LIU YAXIANG 1 Xu Yanzhou 1

1고려대학교

Accredited

ABSTRACT

This paper examines the differences in national spirit representation between two East Asian sports films: As One (2012, South Korea) and Ping-Pong: The Triumph (2023, China). Drawing on Jan Assmann’s theory of cultural memory and Fredric Jameson’s concept of national allegory, the study explores how table tennis—a sport highly symbolic in both countries—functions as a medium for shaping national identity and collective memory. As One constructs a “soft, empathetic nationalism” through intimate portrayals of female athletes, emotional reconciliation, and everyday interactions, emphasizing depoliticized, relational, and negotiated memory.

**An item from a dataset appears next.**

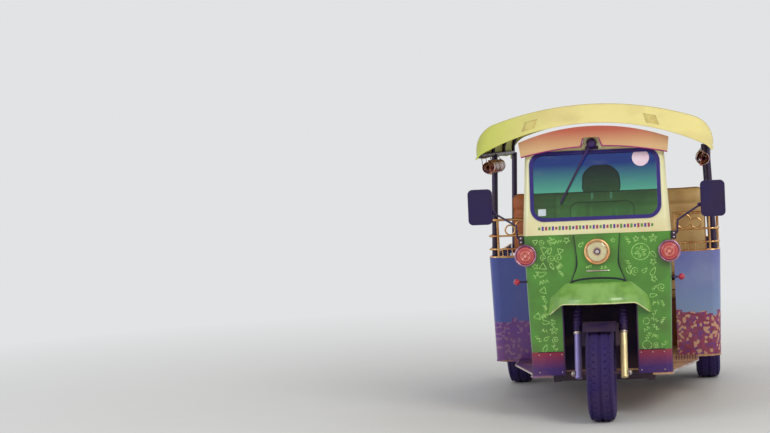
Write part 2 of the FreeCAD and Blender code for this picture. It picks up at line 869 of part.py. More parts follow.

In contrast, Ping-Pong: The Triumph employs a “failure–reform–victory” narrative underpinned by institutional discourse and visual rituals, reinforcing national faith and state legitimacy. The two films represent divergent cultural memory strategies: bottom-up emotional repair in the South Korean context, and top-down institutional consolidation in the Chinese context. These differences reflect broader national psychologies—South Korea’s post-Cold War healing of historical division versus China’s post-crisis reinforcement of national narratives. By comparing the narrative and affective mechanisms in both films, the study reveals how sports cinema operates as a vehicle for emotional governance and cultural memory in East Asia, contributing to the discourse on visual nationalism and sports culture.